Mungkin kita juga pernah dicela dan dikritik oleh orang di sekitar kita. Apapun yang kita perbuat, sang kritikus siap “bernyanyi” dengan nada-nada sumbang. Tapi saya teringat pada Elvis Presley yang pernah dipecat oleh manajer Grand Ole Opry dengan komentar, “Kamu tidak terkenal, Nak. Sebaiknya kamu kembali menjadi supir truk.” Clint Eastwood juga pernah dipecat dari Universal Pictures hanya karena giginya cuwil. Decca Records pernah menolak 4 pemuda yang gugup ketika bermain untuk rekaman pertamanya. Mereka berkata, “Kami tidak suka mereka. Kelompok gitaris tidak begitu populer.” Keempat pemuda itu adalah The Beatles. Itulah contoh dari orang-orang yang pernah dikritik, dicela bahkan ditolak. Tetapi dari kritik itu, mereka bangkit sehingga hari ini, kita pasti mengenal nama-nama di atas sebagai legenda dalam bidangnya.
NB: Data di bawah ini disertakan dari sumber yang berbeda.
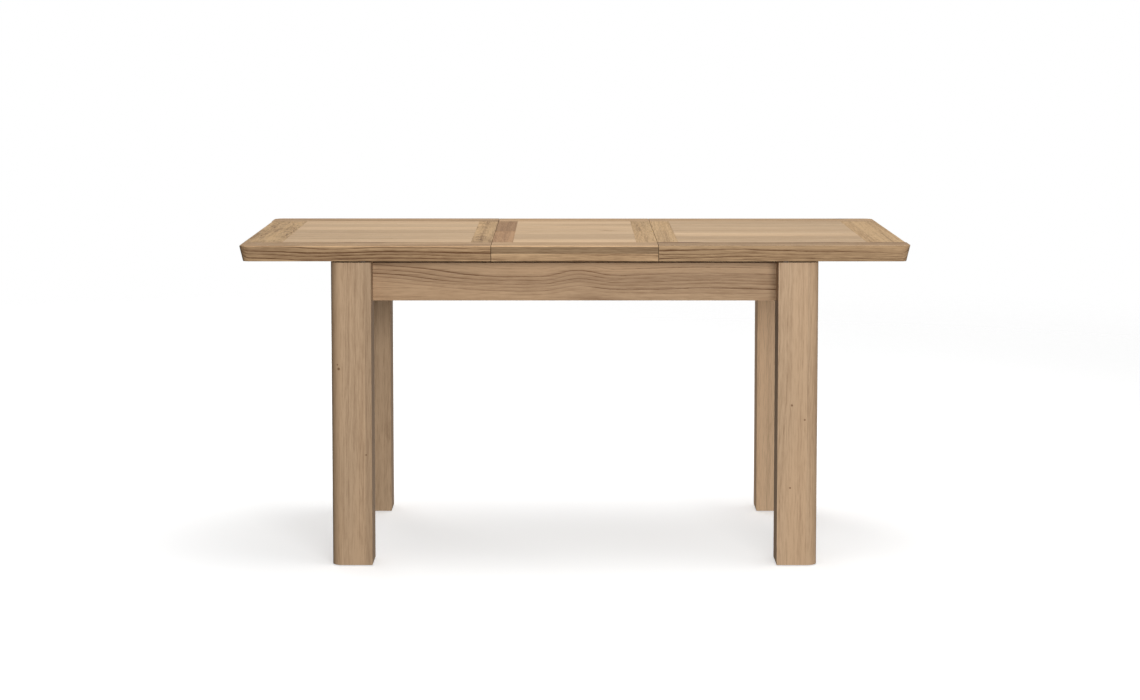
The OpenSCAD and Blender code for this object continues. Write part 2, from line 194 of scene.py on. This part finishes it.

Mungkin saat ini sebagai karyawan atau usahawan yang baru dalam perintisan, Anda sudah mendapat kritikan. Satu yang bisa saya tulis untuk Anda, “Teruslah maju mencari peluang!” Percayalah Allah sedang mengerjakan rencana hebat untuk pekerjaan Anda. Saatnya kita melihat kritik sebagai dorongan orang lain agar kita tetap bersemangat dan mengembangkan potensi diri. Dari kritikan kita bisa melihat kelemahan-kelemahan yang mungkin belum kita sadari. Kritik juga melatih kita menjadi bermental unggul. Jangan lupa juga, seorang tokoh terbesar pun lahir di antara kritikan dan cemooh. Dialah Yesus yang kini telah menebus dosa kita. Ia-lah yang akan menjadi pelatih mental kita agar dapat menggunakan kritik sebagai pemacu untuk meraih kesuksesan.

Kritikan adalah satu rahasia kesuksesan.
Jangan bunuh suara-suara kritik tetapi peliharalah demi keberhasilan pekerjaan Anda.
Tetaplah optimis!
Kritik bisa membuat kita melihat kelemahan yang sering belum kita sadari.